Updated: Aug 6, 2022




We do not know how much time Paul spent in Thessalonica. Possibly he was there only for a few days when a mob of jealous people drove him out of town. He had pointed out that the Bible everyone read in the synagogue spoke of the Messiah coming in history. The person Jesus, who had lived, taught, was crucified and raised from the dead in Israel during their own lifetime, was that Messiah. He had drawn for them a whole picture of understanding to explain what was the truth about Jesus. He used their prophecies as well as events in their own historic time to make his case.

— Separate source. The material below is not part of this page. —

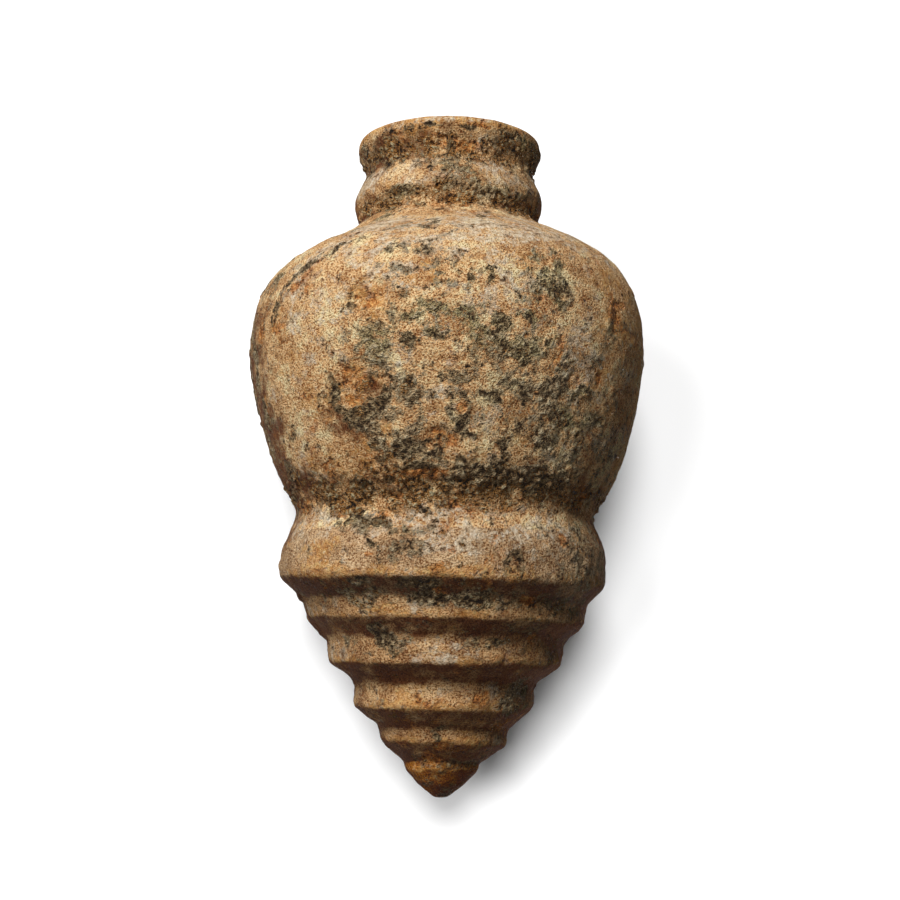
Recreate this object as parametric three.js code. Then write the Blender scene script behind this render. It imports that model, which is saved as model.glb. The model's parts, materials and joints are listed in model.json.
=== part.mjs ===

But during those few days he had done more than this. He had also instructed them in what can be summed up as the biblical worldview. Just as Jesus was the Messiah in real history, His coming affected the way we look at all of life. The Messiah was not an idea to create positive attitudes about life. When the Messiah came, lived and taught in real history, people had better change the way they lived in their own moments of history.


The Bible does not talk about a different world than the one we live in. It does not draw us away from the context of reality into a spiritual dimension. It does not talk about believing certain things as doctrines or as part of a confession without showing the practical results which should express what we believe. We are reminded to not be hearers only, but doers also.


What we believe is not just an idea about truth summed up in statements or doctrinal positions, but is expressed by the choices we make in our lives. When we believe that certain mushrooms are poisonous we will not eat them.


The teaching of Paul always includes the instruction of how to practice the life of a Christian. Doctrine is not a set of phrases or a mark of identity. It is the summary statement about the way we understand reality: God, man and life in the real world. And therefore it is always exposed to the reality of human existence, where it can be examined to be reasonable, truthful and fitting.


For many people exposed to our intellectual and spiritual climate, it may come as a surprise to acknowledge that it is normal to find instructions in the Bible. Some Christians fear that giving instruction would control and influence the lives of others too much, it would express arrogance by those who claim to know towards those who learn. This may be from a healthy recognition of our own limits, but I suspect that often it is born out of a certain false humility coupled to an intellectual and social laziness. Who are we to teach, since we are far from perfect ourselves? Yet Paul called himself "the chief of sinners" and still taught.


Such hesitation is often a reaction against authoritarian assumptions by religious and public people who draw attention more to themselves, their experiences and their popularity. In response, we shy away from giving detailed instructions about very central realms of human life in the real world.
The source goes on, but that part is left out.